Durbin Speaks Out on Gun Violence, Medical Reserach at Capitol Hill Rally for Children

WASHINGTON—Assistant Senate Democratic Leader Dick Durbin (D-IL) spoke today at the American Academy of Pediatrics’ Rally for Children at the U.S. Capitol.

   

Watch video of Durbin’s remarks HERE.

   

Full text of Durbin’s remarks:

   

“It was about two and a half years ago that I went to the National Institutes of Health and saw a man who’s an inspiration, to me and to many, Dr. Francis Collins. And he brought together the doctors who were in charge of the Institutes and caught me up to speed on the latest research and what they think is a breakthrough area of medicine.
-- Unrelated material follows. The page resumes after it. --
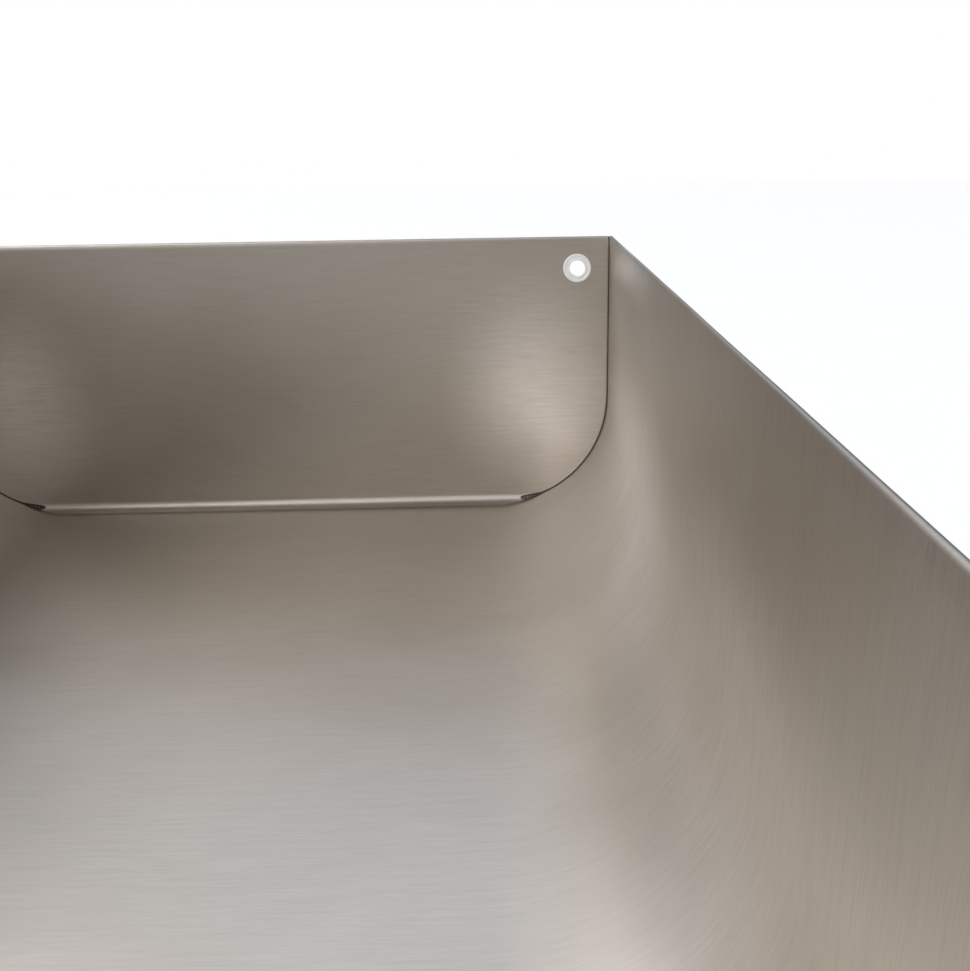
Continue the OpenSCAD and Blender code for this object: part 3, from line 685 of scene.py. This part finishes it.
# %% Bushes
def bush_outline():
    """Radius and depth of a bush's section: flange with a rounded rim, sleeve and eased bore."""
    low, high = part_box("mounting_bushes")
    flange_r = (high.z - low.z) / 2
    front = wall_y - low.y
    ease, groove_half, groove_depth = 0.45 * MM, 0.5 * MM, 0.25 * MM
    quarter = np.linspace(0, np.pi / 2, 6)
    reach, drop = ease * np.sin(quarter), ease * (1 - np.cos(quarter))
    rim = np.stack([flange_r - ease + reach, drop - front], axis=-1)
    lip = np.stack([bore_r + ease - reach, drop - front], axis=-1)[::-1]
    groove_r = (bore_r + flange_r) / 2
    groove = [(groove_r - groove_half, -front), (groove_r, groove_depth - front),
              (groove_r + groove_half, -front)]
    back = [(flange_r, 0.0), (sleeve_r, 0.0), (sleeve_r, sheet_t), (bore_r, sheet_t)]
    return np.concatenate([lip, groove, rim, back])

centres = [(side * hole_x, wall_y, hole_z) for side in (-1, 1)]
bushes = [turned(bush_outline(), centre, (0, 1, 0), (1, 0, 0)) for centre in centres]
bush_mesh = mesh_from_arrays("mounting_bush", *join_shells(bushes))
piece("mounting_bush", bush_mesh, pale_polymer(), ["mounting_bushes"])

# %% [markdown]
# ## Chute and run-out
# The chute's line is made of straight falls and arcs. Each arc turns the slope from one angle to
# another, so one formula gives all of them, and the section above is carried along square to it.
# A curve with a bevel object could do this too, but its frame may twist, and its UVs stretch.

# %% Line of the slide
steep, gentle = np.radians(38), np.radians(14)
wave_r, dip_r, lip_r = 450 * MM, 700 * MM, 60 * MM
stub_l = 30 * MM
level_drop, wave_drop = 1 - np.cos(steep), np.cos(gentle) - np.cos(steep)
arc_drop = wave_r * level_drop + 4 * wave_r * wave_drop + dip_r * level_drop
falls_l = (seat_z - runout_z - arc_drop) / np.sin(steep)
wave_legs = [
    (stub_l, 0, 0), (wave_r, 0, steep), (0.24 * falls_l, steep, steep),
    (wave_r, steep, gentle), (wave_r, gentle, steep), (0.30 * falls_l, steep, steep),
    (wave_r, steep, gentle), (wave_r, gentle, steep), (0.46 * falls_l, steep, steep),
    (dip_r, steep, 0), (stub_l, 0, 0),
]

def leg_line(start, leg, spacing=0.012):
    """Points of one leg as rows of y, z, slope and length. A straight leg falls by the sine of its
    slope; on an arc of radius r, y moves by r times the change of the slope's sine and z by r
    times the change of its cosine."""
    size, slope, next_slope = leg
    turn = np.sign(next_slope - slope)
    length = size if turn == 0 else size * abs(next_slope - slope)
    share = np.linspace(0, 1, max(2, int(np.ceil(length / spacing)) + 1))
    slopes = slope + (next_slope - slope) * share
    if turn == 0:
        y = start[0] - size * share * np.cos(slope)
        z = start[1] - size * share * np.sin(slope)
    else:
        y = start[0] - turn * size * (np.sin(slopes) - np.sin(slope))
        z = start[1] - turn * size * (np.cos(slope) - np.cos(slopes))
    return np.stack([y, z, slopes, start[3] + length * share], axis=-1)

def whole_line(legs, start, spacing=0.012):
    """All legs one after another, without the doubled points where they meet."""
    rows = [leg_line(start, legs[0], spacing)]
    for leg in legs[1:]:
        rows.append(leg_line(rows[-1][-1], leg, spacing)[1:])
    return np.concatenate(rows)

def carried(line, lengths):
    """Section carried along a line. Lengths hold one row of section lengths for each point of it."""
    x, height, out_x, out_z = section(lengths)
    y, z, slope, far = (line[:, k][:, None] for k in range(4))
    inside = np.stack([x, y - height * np.sin(slope), z + height * np.cos(slope)], axis=-1)
    outward = np.stack([out_x, -out_z * np.sin(slope), out_z * np.cos(slope)], axis=-1)
    uv = np.stack([lengths, far + 0 * lengths], axis=-1)
    inside = inside + swell(uv[..., 0], uv[..., 1])[..., None] * outward
    return inside, outward, uv

# %% Waved chute
chute_pattern_start, runout_pattern_start = 2.0, 6.0  # far apart, so no two sheets look alike
joint_edge = 0.3  # how round a sheet's edge is where it butts against the next
wave_line = whole_line(wave_legs, (upper_joint_y, seat_z, 0, chute_pattern_start))
wave_lengths = np.tile(section_lengths(side_l), (len(wave_line), 1))
inside, outward, uv = carried(wave_line, wave_lengths)
round_edges = np.ones(inside.shape[:2])
round_edges[0] = round_edges[-1] = joint_edge
wave_mesh = mesh_from_arrays("chute_sheet", *sheet_shell(inside, outward, uv, round_edges))
piece("chute_sheet", wave_mesh, brushed, ["wave_trough"])
print("chute ends", np.round(wave_line[-1], 4), "lower joint", round(lower_joint_y, 4))

# %% [markdown]
# ## Run-out
# At the foot the side walls come down in an easy curve, and the bed rolls over into a lip that no
# shin can catch on. The same carried section does it: its length simply shrinks along the line.

# %% Run-out with its lip
runout_l = 450 * MM
taper_start, lip_side = 0.45, 16 * MM
runout_legs = [
    (runout_l * taper_start, 0, 0),
    (runout_l * (1 - taper_start), 0, 0),
    (lip_r, 0, np.pi / 2),
]
runout_line = whole_line(runout_legs, (lower_joint_y, runout_z, 0, 0), spacing=0.006)
taper_l = runout_legs[1][0] + lip_r * np.pi / 2
taper = np.clip((runout_line[:, 3] - runout_legs[0][0]) / taper_l, 0, 1)
sides = lip_side + (side_l - lip_side) * (0.5 + 0.5 * np.cos(np.pi * taper))
runout_lengths = np.stack([section_lengths(side) for side in sides])
inside, outward, uv = carried(runout_line, runout_lengths)
round_edges = np.ones(inside.shape[:2])
round_edges[0] = joint_edge
uv = uv + [0, runout_pattern_start]
runout_mesh = mesh_from_arrays("runout_sheet", *sheet_shell(inside, outward, uv, round_edges))
piece("runout_sheet", runout_mesh, brushed, ["runout_trough"])

# %% [markdown]
# ## Bars, tubes, plates and fasteners
# The rest of the slide is cut bar, square tube, plate and bolts. Their shapes in the model are
# right, but a sawn or punched edge is never knife-sharp. Each piece here is a copy of its node with
# flat faces made whole again, and a small bevel along its edges that catches the light.

# %% Finishes of the frame
satin_tones = (0.56, 0.545, 0.52), (0.47, 0.455, 0.43)
plain_tones = (0.60, 0.59, 0.57), (0.52, 0.51, 0.49)
tube_tones = (0.54, 0.53, 0.51), (0.44, 0.43, 0.41)
satin = steel_tree("satin_bar_steel", *satin_tones, 0.34, (30, 30, 900)).material
plain = steel_tree("turned_steel", *plain_tones, 0.24, (900, 900, 120)).material
GROUND_DUST = (0.42, 0.38, 0.32)
splash_height = 0.16

def tube_steel():
    """Drawn tube: grain up the post, and dust and splashes close to the ground."""
    tree = steel_tree("drawn_tube_steel", *tube_tones, 0.32, (700, 700, 12))
    place = tree.add("ShaderNodeTexCoord").outputs["Object"]
    height = tree.add("ShaderNodeSeparateXYZ")
    tree.link(place, height.inputs[0])
    splash = tree.noise(place, (60.0, 60.0, 60.0), detail=6.0, roughness=0.7)
    near_ground = tree.ramp(height.outputs["Z"], 0.0, splash_height, 0.75, 0.0)
    dust = tree.maths("MULTIPLY", near_ground, tree.ramp(splash, 0.45, 0.65))
    tree.link(tree.mix(dust, tree.colour, GROUND_DUST), tree.shader.inputs["Base Color"])
    bare = tree.maths("SUBTRACT", 1.0, tree.maths("MULTIPLY", dust, 0.9))
    tree.link(bare, tree.shader.inputs["Metallic"])
    return tree.material

def black_cap():
    """Moulded black plastic with a fine grain and a film of dust."""
    tree = Tree("black_cap_polymer")
    place = tree.add("ShaderNodeTexCoord").outputs["Object"]
    grain = tree.noise(place, (1400.0, 1400.0, 1400.0), detail=2.0)
    dust = tree.noise(place, (90.0, 90.0, 90.0), detail=4.0)
    colour = tree.mix(tree.ramp(dust, 0.5, 0.8, 0.0, 0.6), (0.022, 0.022, 0.023), (0.075, 0.072, 0.068))
    tree.link(colour, tree.shader.inputs["Base Color"])
    tree.link(tree.ramp(dust, 0.3, 0.7, 0.42, 0.6), tree.shader.inputs["Roughness"])
    tree.link(tree.bump(grain, 0.2, 0.0001), tree.shader.inputs["Normal"])
    return tree.material

tube, cap = tube_steel(), black_cap()
print("materials so far:", len(bpy.data.materials))

# %% Softened copies of the frame's nodes
finish_of_slot = {
    "satin_stainless": (satin, 0.8 * MM), "support_stainless": (tube, 1.2 * MM),
    "plain_stainless": (plain, 0.4 * MM), "black_polymer": (cap, 1.5 * MM),
}

MERGE_WITHIN = 0.001 * MM
FLAT_WITHIN, SHARP_METAL, BEVEL_ABOVE = np.radians(0.5), np.radians(30), np.radians(35)

def whole_faces(node):
    """Copy of a node's mesh: points merged, flat triangles joined into faces, all facing out."""
    shape = bmesh.new()
    shape.from_mesh(node.data)
    bmesh.ops.remove_doubles(shape, verts=shape.verts, dist=MERGE_WITHIN)
    bmesh.ops.dissolve_limit(
        shape, angle_limit=FLAT_WITHIN, verts=shape.verts, edges=shape.edges)
    bmesh.ops.recalc_face_normals(shape, faces=shape.faces)
    mesh = bpy.data.meshes.new(node.name + "_softened")
    shape.to_mesh(mesh)
    shape.free()
    mesh.polygons.foreach_set("use_smooth", np.ones(len(mesh.polygons), dtype=bool))
    mesh.set_sharp_from_angle(angle=SHARP_METAL)
    return mesh

def soften(node_name, slot):
    """Piece that stands for one node, with its edges eased by a narrow bevel."""
    material, width = finish_of_slot[slot]
    mesh = whole_faces(bpy.data.objects[node_name])
    obj = piece(node_name + "_piece", mesh, material, [node_name])
    bevel = obj.modifiers.new("eased_edges", "BEVEL")
    bevel.width = width
    bevel.segments = 2
    bevel.limit_method = "ANGLE"
    bevel.angle_limit = BEVEL_ABOVE
    bevel.harden_normals = True

for part in frame["record"]["subparts"]:
    if part["material_slot"] in finish_of_slot:
        soften(part["node"], part["material_slot"])

# %% [markdown]
# ## Camera
# The view is a close one, from over the seat down into the corner where bed, wall and end wall
# meet. The camera stands 0.69 m in front of the end wall and looks down by about 20 degrees.

# %% Camera
eye = Vector((180.7 * MM, wall_y - 692.6 * MM, seat_z + 262.6 * MM))
heading, tilt, roll = 0.93, 19.81, -0.87
camera_data = bpy.data.cameras.new("camera")
camera_data.sensor_width = 36.0
camera_data.lens = 35.22
camera_data.shift_x = -0.0479  # a little sideways, so that the corner sits right of the middle
camera_data.clip_start = 0.01
camera = bpy.data.objects.new("camera", camera_data)
turn_to_heading = Matrix.Rotation(-np.radians(heading), 4, "Z")
turn_to_tilt = Matrix.Rotation(np.radians(90 - tilt), 4, "X")
turn_to_roll = Matrix.Rotation(np.radians(roll), 4, "Z")
camera.matrix_world = Matrix.Translation(eye) @ turn_to_heading @ turn_to_tilt @ turn_to_roll
bpy.context.scene.collection.objects.link(camera)
bpy.context.scene.camera = camera
print("camera at", [round(c, 3) for c in eye])

# %% [markdown]
# ## Light and floor
# Metal shows what is round it. Behind everything the camera sees plain white, over a pale floor.
# The light itself comes from soft lamps, so the steel keeps dark and bright sides.

# %% World and floor
SKY_GLOW = 0.12
FLOOR_TONES = (0.93, 0.915, 0.885), (0.95, 0.935, 0.905)
floor_size, floor_drop = 80, 1 * MM

def studio_world():
    """White behind everything for the camera, and a weak even glow for the light itself."""
    world = bpy.data.worlds.new("studio")
    world.use_nodes = True
    nodes, links = world.node_tree.nodes, world.node_tree.links
    background = nodes["Background"]
    background.inputs["Color"].default_value = (1.0, 1.0, 1.0, 1.0)
    seen = nodes.new("ShaderNodeLightPath")
    strength = nodes.new("ShaderNodeMapRange")
    strength.inputs["To Min"].default_value = SKY_GLOW
    strength.inputs["To Max"].default_value = 1.0
    links.new(seen.outputs["Is Camera Ray"], strength.inputs["Value"])
    links.new(strength.outputs["Result"], background.inputs["Strength"])
    return world

bpy.context.scene.world = studio_world()

def studio_floor():
    """Matt pale floor with a faint slow mottle."""
    tree = Tree("pale_floor")
    place = tree.add("ShaderNodeTexCoord").outputs["Object"]
    mottle = tree.noise(place, (0.8, 0.8, 0.8), detail=4.0)
    tree.link(tree.mix(mottle, *FLOOR_TONES), tree.shader.inputs["Base Color"])
    tree.set(Roughness=0.9)
    return tree.material

bpy.ops.mesh.primitive_plane_add(size=floor_size, location=(0, 0, -floor_drop))
floor = bpy.context.object
floor.name = "floor"
floor.data.materials.append(studio_floor())

# %% [markdown]
# ## Soft lamps all round
# A shiny thing looks best ringed with large soft panels. Far away, a panel is a sun lamp with a
# wide angle, which needs no placing. An area lamp would do as well, but it lights near and far
# parts of a long slide unevenly. Heading is counted from behind the end wall towards the slide's
# right, and height is the angle above the horizon.

# %% Lamps
PANELS = [
    # name, heading, height, width in degrees, strength, colour
    ("over_the_wall", 0, 38, 40, 0.25, (0.88, 0.97, 1.17)),
    ("high_front", 0, 65, 50, 0.31, (0.90, 0.98, 1.14)),
    ("left_front", 320, 38, 40, 0.20, (0.95, 0.99, 1.06)),
    ("left_high", 290, 38, 40, 2.00, (0.98, 0.99, 1.04)),
    ("left_low", 250, 30, 30, 0.92, (0.98, 0.99, 1.04)),
    ("left_back", 225, 38, 36, 0.74, (0.98, 0.99, 1.04)),
    ("back_low", 204, 14, 18, 0.25, (0.98, 0.99, 1.04)),
    ("down_the_slide", 185, 36, 40, 0.20, (0.98, 0.99, 1.04)),
    ("right_back", 130, 38, 40, 0.36, (0.98, 0.99, 1.04)),
]

def panel(name, heading, height, width, strength, colour):
    """Sun lamp that shines from a heading and height. Its width is the angle it fills."""
    data = bpy.data.lights.new(name, "SUN")
    data.energy = strength
    data.angle = np.radians(width)
    data.color = colour
    lamp = bpy.data.objects.new(name, data)
    turn, rise = np.radians(heading), np.radians(height)
    source = Vector((np.cos(rise) * np.sin(turn), np.cos(rise) * np.cos(turn), np.sin(rise)))
    lamp.rotation_euler = source.to_track_quat("Z", "Y").to_euler()
    bpy.context.scene.collection.objects.link(lamp)

for row in PANELS:
    panel(*row)
bpy.context.scene.view_settings.view_transform = "Standard"
print("lamps:", len(PANELS))

# %% [markdown]
# ## Close
# The last cell prints how many pieces were made.

# %% Finish
print("pieces made:", len(made))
                                                       

And I said to him, Dr. Collins, I can remember when there was a moment in time when three people came together, Arlen Specter of Pennsylvania, Tom Harkin of Iowa, and John Porter of Illinois. And they said at the time we want to double the research budget for the National Institutes of Health and they did it. It was an amazing moment and it wasn’t heralded as it should have been.

   

But I said to Dr. Collins, that’s a hard ask now, but what can we do to help you? He said if you will give the National Institutes of Health 5% real growth in their budget each year for 10 years, I’ll light up the scoreboard. I’ll bring through breakthrough research that will change the United States and maybe the world. But I can’t do it without that kind of constancy, without that kind of commitment. It’s tough to keep young researchers on board if they don’t know what next year’s budget is going to look like. They get discouraged. Some of them don’t get paid a lot of money, but they stick with it because they want to make a difference with their lives. So if you can just give me that kind of commitment.

   

I then introduced the American Cures Act to make sure that NIH, CDC, the V.A., and Department of Defense each had 5% real growth each year. Now here’s the good news: we’ve done that with the Department of Defense and we’re going to continue to. They have an important medical research program they work with NIH on. But we need to make sure we do it in the National Institutes of Health.

   

So I went to the Republican Senator who is in charge of that appropriation, Roy Blunt of Missouri, and I started talking to him. I didn’t have to talk a lot to his counterpart on the Democratic side, Patty Murray—she was on board. She’s terrific. And so we kept talking to Blunt, ‘you’ve got to do it, you’ve got to do it’. He did it. He put in his appropriation bill a 5% real growth in the NIH funding for this fiscal year. Now, there are two more things I have to tell you though: he cut a lot of other good programs to do it. So we hope to get that improved. And we now have the potential this week of a budget agreement. And that budget agreement will mean that we are going to move some $33 billion into non-defense spending. That gives us a chance and an argument to not only hold on to NIH but to restore some of the other cuts.

   

So your job and mission if you chose to accept it, if you go to these offices, is to tell Members of Congress and the Senate, with this new budget agreement, we have the wherewithal to put the money into research that can make a big, big difference. And I’ll leave it to each of you to pick out that area of research that you know is important in your practice, to your families that you help, and to our nation.

   

The second issue that I want to touch on briefly, but it’s no reflection of how serious it is, is an issue which—I want to look up a number here because I want to get it right and my staff took a lot of time making sure that they provided this information. In 2013, the second leading cause of death of our kids, and number one among African American kids: guns. Guns kill twice as many children as cancer, five times as many as heart disease, 15 times more than infection.

   

Dr. Catherine A. Humikowski, Medical Director of Pediatric Intensive Care at University of Chicago, and a member of your organization, wrote a compelling piece in the Chicago Tribune about her experience. In the last five years, her unit has treated 185 children for gunshot wounds. She said she’s fed up with seeing children’s bodies and lives destroyed by guns.

   

Last year she treated two babies, one hit by bullets aimed at her father, and one shot while playing with a gun. Both died. Sadly this happens every week in America. My friends, this is madness for us to continue to ignore what is happening with guns in America. We have had 48 gun shootings in schools in America this year. 48. There’s got to be an end to this. There has to be sensible reform. And those of us who feel strongly about it have to speak up and not be drowned out by those other voices. I respect the second amendment, but I respect the right of these children to grow up without gunfire in their neighborhoods.

   

And on that note, thanks for being here, and thanks for your great work.”